** Exercise goal **
Show all lines holding the string "mask".
--- start of Source material ---
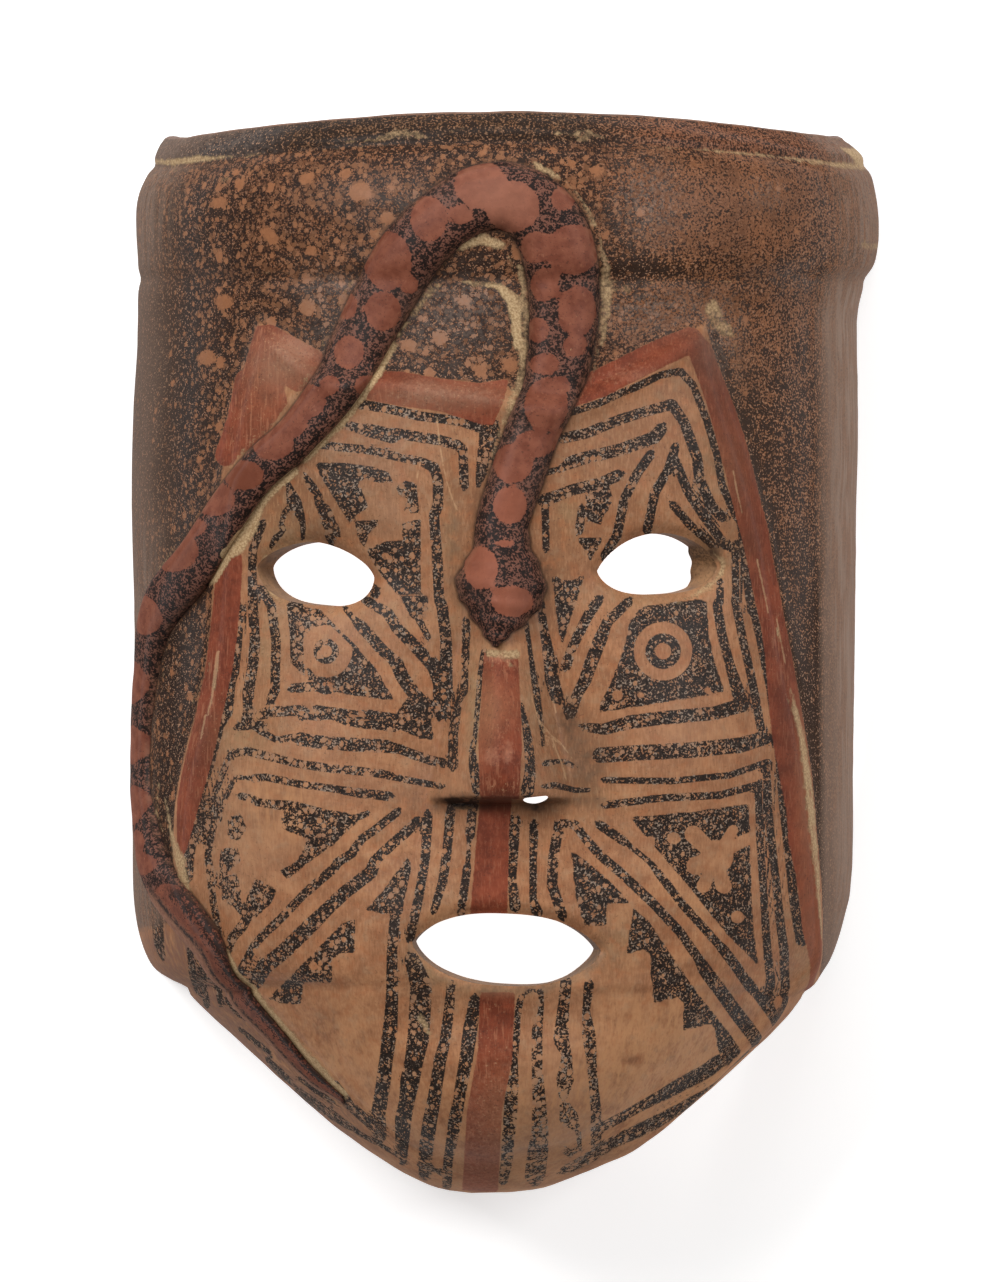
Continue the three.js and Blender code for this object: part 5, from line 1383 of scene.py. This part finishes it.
def snake_slip():
    g = Graph(slots[SNAKE])
    grain = g.noise(1.95, 2, 0.62)
    clump = g.noise(0.85, 3.5, 0.72, shift=(31, 7, 3))
    mid = g.noise(0.36, 2, 0.6, shift=(5, 11, 2))
    wobble = g.add(g.mul(g.sub(clump, 0.5), 6.0), g.mul(g.sub(grain, 0.5), 4.0))
    side = g.m("ABSOLUTE", g.attr("body_side"))
    speck = g.add(g.mul(clump, 0.45), g.mul(grain, 0.55))
    ground = g.mixc(g.step(g.add(speck, g.mul(g.sub(mid, 0.5), 0.2)), 0.50, 0.54), rgb(30, 21, 18), rgb(108, 70, 57))
    ground = g.mixc(g.unit(g.mul(g.attr("film"), g.mul(g.step(clump, 0.36, 0.60), 0.7))), ground, rgb(106, 82, 72))
    spot = g.step(g.add(g.attr("spots"), g.mul(wobble, 0.8)), -0.5, 0.5)
    redc = g.mixc(g.step(mid, 0.36, 0.64), rgb(104, 57, 42), rgb(124, 73, 55))
    redc = g.mixc(g.mul(g.step(clump, 0.61, 0.68), 0.45), redc, rgb(150, 98, 74))
    redc = g.mixc(g.mul(g.step(grain, 0.385, 0.345), 0.5), redc, rgb(62, 42, 34))
    redc = g.mixc(g.unit(g.mul(g.attr("khaki"), 0.9)), redc, rgb(98, 50, 31))
    redc = g.mixc(g.mul(g.attr("head"), 0.55), redc, rgb(142, 84, 63))
    redc = g.mixc(g.unit(g.mul(g.attr("pale"), 0.8)), redc, rgb(150, 100, 80))
    col = g.mixc(spot, ground, redc)
    # the tail: red slip, with black specks along the edge beside the panel
    black = g.sub(g.mul(g.step(g.attr("body_side"), -0.10, -0.55), 0.15), g.mul(g.step(g.attr("body_side"), 0.15, 0.4), 0.2))
    tail = g.mixc(g.step(mid, 0.36, 0.62), rgb(94, 54, 42), rgb(122, 70, 52))
    off = g.add(g.attr("body_side"), g.mul(wobble, 0.05))
    tail = g.mixc(g.step(off, 0.08, 0.32), tail, g.mixc(g.step(clump, 0.4, 0.6), rgb(116, 80, 64), rgb(136, 96, 76)))
    tail = g.mixc(g.mul(g.step(g.m("ABSOLUTE", g.sub(off, 0.30)), 0.16, 0.06), g.step(clump, 0.40, 0.52)), tail, rgb(52, 40, 36))
    tail = g.mixc(g.step(g.sub(g.add(0.405, g.add(black, g.mul(g.sub(mid, 0.5), 0.35))), speck), -0.02, 0.02), tail, rgb(42, 28, 24))
    col = g.mixc(g.attr("tail"), col, tail)
    rub = g.mul(g.step(side, 0.78, 0.95), g.step(mid, 0.40, 0.60))
    col = g.mixc(g.mul(rub, 0.35), col, rgb(128, 92, 70))
    low = g.step(side, 0.955, 0.995)
    col = g.mixc(g.mul(low, 0.75), col, rgb(48, 36, 30))
    dep = g.step(g.sub(g.mul(g.attr("deposit"), g.hi(g.step(side, 0.86, 0.99), g.step(g.attr("deposit"), 0.85, 0.89))), g.add(g.mul(clump, 0.55), g.fma(mid, 0.50, g.mul(grain, 0.20)))), -0.10, 0.10)
    cream = g.mixc(g.step(grain, 0.38, 0.62), CREAM_DARK, CREAM)
    col = g.mixc(g.mul(dep, 0.85), col, cream)
    height = g.add(g.mul(mid, 0.6), g.mul(grain, 0.2))
    rough = g.add(g.fma(mid, 0.20, 0.40), g.mul(dep, 0.3))
    rough = g.hi(rough, g.mul(g.step(g.attr("steep"), 0.1, 0.6), 0.9))
    g.finish(col, rough, height, 0.45, 0.0004)


def plain_clay(index, light, deep, spot, soil=0.0):
    g = Graph(slots[index])
    mid = g.noise(0.3, 4, 0.6)
    fine = g.noise(1.6, 3, 0.6, shift=(4, 4, 4))
    col = g.mixc(g.step(mid, 0.32, 0.68), deep, light)
    col = g.mixc(g.mul(g.step(fine, 0.56, 0.66), 0.5), col, spot)
    if soil:
        col = g.mixc(g.unit(g.mul(g.attr("shade"), g.mul(g.step(fine, 0.34, 0.6), soil))), col, rgb(74, 60, 46))
    g.finish(col, g.fma(mid, 0.2, 0.55), g.add(g.mul(mid, 0.6), g.mul(fine, 0.25)), 0.55, 0.0005)


face_slip()
snake_slip()
plain_clay(INNER, rgb(152, 104, 74), rgb(118, 78, 56), rgb(92, 62, 46))
plain_clay(RIM, rgb(126, 94, 76), rgb(92, 66, 52), rgb(66, 50, 42))
plain_clay(CUT, rgb(156, 118, 84), rgb(114, 84, 60), rgb(84, 64, 48), 1.0)

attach(mask, "root")
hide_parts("mask")

# ------------------------------------------------------------------ stage

bpy.ops.mesh.primitive_plane_add(size=6.0, location=(0, 0, -0.0002))
floor = bpy.context.object
floor.name = "floor"
fm = bpy.data.materials.new("pale_floor")
g = Graph(fm)
fx = g.t.nodes.new("ShaderNodeSeparateXYZ")
g.t.links.new(g.co, fx.inputs[0])
# paper white: a little brighter under the mask, so that it reads white through the openings
far = g.m("SQRT", g.add(g.m("POWER", g.mul(fx.outputs[0], 1 / 82.0), 2.0), g.m("POWER", g.mul(fx.outputs[1], 1 / 118.0), 2.0)))
glow = g.fma(g.step(far, 1.06, 0.92), 0.45, 0.55)
p = g.t.nodes.new("ShaderNodeBsdfPrincipled")
p.inputs["Base Color"].default_value = (0.8, 0.8, 0.8, 1)
p.inputs["Roughness"].default_value = 1.0
p.inputs["Specular IOR Level"].default_value = 0.0
p.inputs["Emission Color"].default_value = (1, 1, 1, 1)
g.link(p.inputs["Emission Strength"], glow)
g.t.links.new(p.outputs[0], g.t.nodes.new("ShaderNodeOutputMaterial").inputs[0])
floor.data.materials.append(fm)

world = bpy.data.worlds.new("studio")
bpy.context.scene.world = world
world.use_nodes = True
world.node_tree.nodes["Background"].inputs[0].default_value = (1, 1, 1, 1)
world.node_tree.nodes["Background"].inputs[1].default_value = 0.20


def softbox(name, place_at, look_at, size, watts):
    data = bpy.data.lights.new(name, "AREA")
    data.shape, data.size, data.size_y, data.energy = "RECTANGLE", size[0], size[1], watts
    o = bpy.data.objects.new(name, data)
    bpy.context.scene.collection.objects.link(o)
    o.location = place_at
    o.rotation_euler = (Vector(look_at) - Vector(place_at)).to_track_quat("-Z", "Y").to_euler()
    return o


softbox("key", (-0.75, 0.55, 1.15), (0, 0, 0.06), (0.45, 0.75), 14)
softbox("fill", (0.95, 0.35, 0.95), (0, 0, 0.06), (0.45, 0.8), 8)
softbox("top", (0.0, 1.05, 0.85), (0, 0, 0.06), (0.9, 0.35), 6)

cam = bpy.data.cameras.new("camera")
cam.sensor_fit, cam.sensor_width = "HORIZONTAL", 36.0
cam.lens = 36.0 * 2340 / (1000 * UNIT)
cam.clip_start, cam.clip_end = 0.01, 50
camera = bpy.data.objects.new("camera", cam)
bpy.context.scene.collection.objects.link(camera)
# the elevation's origin is u 504, v 651.5; the picture's middle is u 500, v 641
camera.location = ((float(X(500)) + SHIFT[0]) * 0.001, (float(Y(641)) + SHIFT[1]) * 0.001, 2.4)
bpy.context.scene.camera = camera

bpy.context.scene.view_settings.view_transform = "Standard"
bpy.context.scene.view_settings.look = "None"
--- end of Source material ---
** Output for this exercise **
attach(mask, "root")
hide_parts("mask")
# paper white: a little brighter under the mask, so that it reads white through the openings